For all that professors of literature go on about it, Beowulf isn't really the most complex story. There's a monster, Beowulf kills it. There's another monster, Beowulf kills it. Later there's another monster, Beowulf kills it, and dies in the process. Does that sound like some teenager's Mary Sue hero-fic to anyone else? I guess if the only work of literature from the present day to survive 15 centuries hence is the tale of a young violet-eyed witch newly arrived at Hogwarts who defeats Voldemort and has Harry, Draco and Snape all fall in love with her, professors of the future will have to make a big deal of that, too.
The recent Beowulf movie changed things around a bit to make it more of a story,
but wasn't as original as its writers evidently thought - back in 1999, Christopher Lambert starred in a Beowulf movie which featured Grendel's mother (played by Playboy Playmate Layla Roberts) seducing Hrothgar, with Grendel being their son. I can forgive the writers of the current movie claiming to have come up with the idea themselves, though, since the Lambert version is howlingly bad, and no one in their right mind would watch more than a few minutes
of it before deciding life's too short and switching it off. (I've seen it four times. F%#& off.) Layla's a good-looking woman, but this movie doesn't mess about with its depiction of Grendel's-mother-as-seductress, going straight for Angelina Jolie, who even in full CGI (as opposed to Layla, who was real aside from her boobs) can seduce anything.
Except McFarlane, apparently, since they evidently didn't bother licensing the likenesses of the actors, as their Beowulf line gives us only those characters who weren't based on real people. Consequently, instead of Angelina Jolie naked and painted gold, we get this somewhat asexual-looking dino-nagini kind of thing. McFarlane, you idiots.
it's the contrast that hurts her, not her natural appearance - in the movie we only ever saw Angie au naturel in reflections, in water or off polished shields and the like, so this is really our first clear look at her, and when you stop bemoaning what she doesn't look like, she's not too bad. Her hands - the only part seen directly on film - are semi-webbed claws, but the rest of her is rather sleek and slender, with thin overlapping scale plates over most of her body, morphing into a more flexible-looking dino-hide around the arms and neck. She stands... well, it's difficult to say for certain, since she rests on her coiled tail, so depending on how you position her exactly her height can vary; say about 6-6½" average. With her tail straightened out, she's a bit over a foot long.
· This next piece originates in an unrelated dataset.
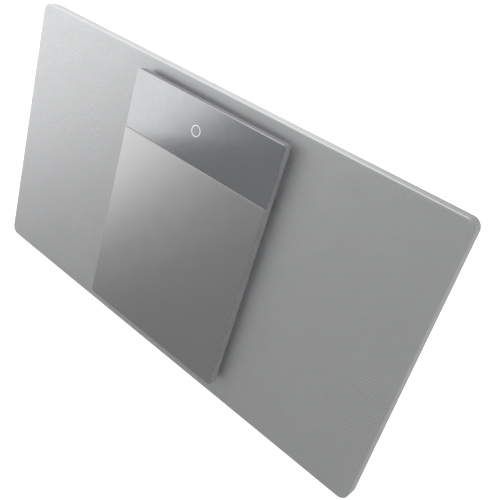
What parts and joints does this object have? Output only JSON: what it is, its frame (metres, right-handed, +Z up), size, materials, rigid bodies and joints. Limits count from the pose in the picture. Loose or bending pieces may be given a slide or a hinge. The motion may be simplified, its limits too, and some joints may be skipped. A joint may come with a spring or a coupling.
{
  "type": "mini hifi system",
  "caption": "Slim one-piece disc player and speaker set: a wide perforated panel with a proud sliding cover over its disc bay, a shallow rear cabinet, top keys and a low foot.",
  "frame": {"origin": "on the table, under the middle of the set's overall width and depth", "axes": "+X along the panel to the listener's right, +Z up, the front panel faces -Y"},
  "size_m": [0.4, 0.107, 0.223],
  "materials": {
    "painted_silver": "satin silver paint",
    "perforated_sheet": "fine perforated, satin",
    "cover_satin": "satin silver with a soft sheen",
    "smoked_window": "polished smoked plastic",
    "mark_print": "printed",
    "black_cloth": "acoustic cloth",
    "dark_moulding": "fine textured moulding",
    "black_board": "black stained board",
    "rubber": "matt",
    "zinc_steel": "zinc plated sheet",
    "polished_rod": "ground",
    "black_screw": "black oxide",
    "circuit_board": "solder mask",
    "display_glass": "dark display glass",
    "nylon": "natural moulded",
    "paper_cone": "pressed paper pulp",
    "ferrite": "ground ferrite and plated steel",
    "ferrite_core": "taped winding",
    "capacitor_sleeve": "shrink sleeve",
    "black_anodised": "black anodised",
    "tinned_steel": "tinned",
    "socket_plastic": "moulded",
    "nickel": "nickel plated",
    "lens_glass": "polished",
    "cable_film": "flat flexible cable",
    "grey_moulding": "satin grey moulding",
    "key_plastic": "painted keys"
  },
  "bodies": {
    "cabinet": {"front_frame": "painted_silver", "speaker_grille": "perforated_sheet", "grille_cloth": "black_cloth", "baffle_board": "black_board", "rear_cabinet": "dark_moulding", "stand_base": "dark_moulding", "rubber_feet": "rubber", "disc_bay": "grey_moulding", "slide_rails": "zinc_steel", "lcd_panel": "display_glass", "display_board": "circuit_board", "cd_chassis": "zinc_steel", "chassis_dampers": "rubber", "spindle_motor": "zinc_steel", "guide_rods": "polished_rod", "sled_motor": "zinc_steel", "door_motor": "nylon", "main_board": "circuit_board", "power_board": "circuit_board", "power_transformer": "ferrite_core", "filter_capacitors": "capacitor_sleeve", "heat_sink": "black_anodised", "tuner_shield": "tinned_steel", "key_board": "circuit_board", "ac_inlet": "socket_plastic", "antenna_socket": "nickel", "aux_jack": "socket_plastic", "ribbon_cable": "cable_film", "woofer_frame_left": "dark_moulding", "woofer_frame_right": "dark_moulding", "woofer_magnet_left": "ferrite", "woofer_magnet_right": "ferrite", "woofer_surround_left": "rubber", "woofer_surround_right": "rubber", "bass_port_left": "dark_moulding", "bass_port_right": "dark_moulding", "case_screws": "black_screw", "woofer_screws": "black_screw"},
    "sliding_cover": {"cover_panel": "cover_satin", "display_window": "smoked_window", "cover_back_plate": "grey_moulding", "cover_runners": "polished_rod", "cover_rack": "nylon", "window_ring": "mark_print"},
    "slide_carriage": {"slide_carriage": "zinc_steel"},
    "drive_pinion": {"drive_pinion": "nylon"},
    "turntable": {"turntable": "dark_moulding", "spindle_shaft": "polished_rod", "clamp_balls": "polished_rod"},
    "optical_sled": {"optical_sled": "dark_moulding", "focus_lens": "lens_glass"},
    "feed_screw": {"feed_screw": "polished_rod"},
    "cone_left": {"woofer_cone_left": "paper_cone"},
    "cone_right": {"woofer_cone_right": "paper_cone"},
    "key_power": {"key_power": "key_plastic"},
    "key_source": {"key_source": "key_plastic"},
    "key_volume_down": {"key_volume_down": "key_plastic"},
    "key_volume_up": {"key_volume_up": "key_plastic"},
    "key_play": {"key_play": "key_plastic"},
    "key_open": {"key_open": "key_plastic"}
  },
  "joints": [
    {"name": "cover_slide", "type": "slide", "parent": "cabinet", "child": "sliding_cover", "axis": [1, 0, 0], "range_m": [0, 0.126]},
    {"name": "carriage_slide", "type": "slide", "parent": "cabinet", "child": "slide_carriage", "axis": [1, 0, 0], "range_m": [0, 0.063]},
    {"name": "pinion_spin", "type": "hinge", "parent": "cabinet", "child": "drive_pinion", "pos_m": [0.063, -0.0425, 0.1535], "axis": [0, 1, 0], "range_deg": [-1, 1446]},
    {"name": "turntable_spin", "type": "hinge", "parent": "cabinet", "child": "turntable", "pos_m": [-0.0025, -0.0425, 0.0945], "axis": [0, 1, 0], "continuous": true},
    {"name": "sled_slide", "type": "slide", "parent": "cabinet", "child": "optical_sled", "axis": [1, 0, 0], "range_m": [0, 0.03]},
    {"name": "screw_spin", "type": "hinge", "parent": "cabinet", "child": "feed_screw", "pos_m": [0.03, -0.0295, 0.0725], "axis": [1, 0, 0], "range_deg": [-1, 3602]},
    {"name": "cone_left_stroke", "type": "slide", "parent": "cabinet", "child": "cone_left", "axis": [0, -1, 0], "range_m": [-0.002, 0.002], "stiffness_N_per_m": 1200},
    {"name": "cone_right_stroke", "type": "slide", "parent": "cabinet", "child": "cone_right", "axis": [0, -1, 0], "range_m": [-0.002, 0.002], "stiffness_N_per_m": 1200},
    {"name": "key_power_press", "type": "slide", "parent": "cabinet", "child": "key_power", "axis": [0, 0, -1], "range_m": [0, 0.0006], "stiffness_N_per_m": 500, "springref_m": -0.001},
    {"name": "key_source_press", "type": "slide", "parent": "cabinet", "child": "key_source", "axis": [0, 0, -1], "range_m": [0, 0.0006], "stiffness_N_per_m": 500, "springref_m": -0.001},
    {"name": "key_volume_down_press", "type": "slide", "parent": "cabinet", "child": "key_volume_down", "axis": [0, 0, -1], "range_m": [0, 0.0006], "stiffness_N_per_m": 500, "springref_m": -0.001},
    {"name": "key_volume_up_press", "type": "slide", "parent": "cabinet", "child": "key_volume_up", "axis": [0, 0, -1], "range_m": [0, 0.0006], "stiffness_N_per_m": 500, "springref_m": -0.001},
    {"name": "key_play_press", "type": "slide", "parent": "cabinet", "child": "key_play", "axis": [0, 0, -1], "range_m": [0, 0.0006], "stiffness_N_per_m": 500, "springref_m": -0.001},
    {"name": "key_open_press", "type": "slide", "parent": "cabinet", "child": "key_open", "axis": [0, 0, -1], "range_m": [0, 0.0006], "stiffness_N_per_m": 500, "springref_m": -0.001}
  ],
  "couplings": [
    {"joint": "carriage_slide", "follows": "cover_slide", "ratio": 0.5},
    {"joint": "pinion_spin", "follows": "cover_slide", "rad_per_m": 200},
    {"joint": "screw_spin", "follows": "sled_slide", "rad_per_m": 2094.4}
  ]
}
Her face and head plays with the shapes of snakes and herbivorous dinosaurs, and even sheep in the shape of the mouth and snout - it looks kind of gentle, really, with big liquid eyes and soft lips,
and the harder armour plates only coming in further back in a kind of crest that extends up over her scalp. Almost all of the figure is painted in the same fashion, yellow drybrushed highlights over a brown base, with semi-brown shading around the torso - faking gold, with middling success - but the eyes are picked out nice and clear, with complex cornea and a glossy finish. Extending from beneath the crest is a ponytail of hair, which becomes a braid half-way down her back and melds with the segmented pattern of her tail, becoming its upper surface in a reflection of human-Angie's long prehensile braid-tail.
Articulation is a mixed bag. She's got a swivel/pin neck and shoulders, angled swivel elbows,
swivel wrists, and a swivel waist - the elbows and wrists are of pretty limited use, since the cross-section of the arms at those points is a pretty flat over, so if you turn the joints off-centre they look ugly. The head can do some nice tilts, but seen from the side it leaves the ponytail coming out of the back of her neck, rather than head, when it's facing forwards; the waist, with the intricate scale pattern flowing over it (and the ponytail at the back), is pretty difficult to use without mucking up the look of the body. The joints also affect the figure's looks, with the central discs of the balljoints remaining the un-drybrushed dark brown, and thus highly visible against the gold skin around them.
Then there's the tail, which is flexible along its whole length. The idea of the figure, along with its purpose-molded base (a mound of coins, with various other trinkets of treasure strewn in by way of variety)
is to coil the tail around in the provided hollow, allowing Angie to rear upwards on it, but in practical terms it's a bit of a gamble. For one thing, twisting and turning a thick, sculpted piece of plastic like this isn't a precision task - you mostly just have to settle for near-enough in where the tail winds up settling. On top of that, the tip of the tail - the most expressive part - is too thin to be properly poseable, so it just flops about wherever it lands - the idea is that it sits in the trough provided in the base, but you have to be really lucky to wedge it in well enough for it to stay put. And given that the figure has to balance on the coiled tail, you can't just concentrate on making it look good - appearance has to be sacrificed in order to achieve a pose where she'll remain upright.
(Personally I prefer having her posed as if swimming, with the tail straight out behind her, swaying side to side, and the head tilted back as far as it'll go - it makes the ponytail look far more natural too, though obviously you'll need some way to suspend her in mid-air.)
As I said, she's not bad-looking - sure you'd rather she be regular Angie in the bedroom, but she's not ugly as a demon, just strange; if she insisted on reverting to her true form to lounge about the castle now and then, you'd get used to it in no time. Probably give her a rattle that way once in a while just for variety. The figure's not ambitious though - it doesn't go all-out at being an action figure, nor does it devote itself to being a good-looking McStatue, so you wind up with a figure that looks kind of good, and that you can kind of pose, but it never really wows you.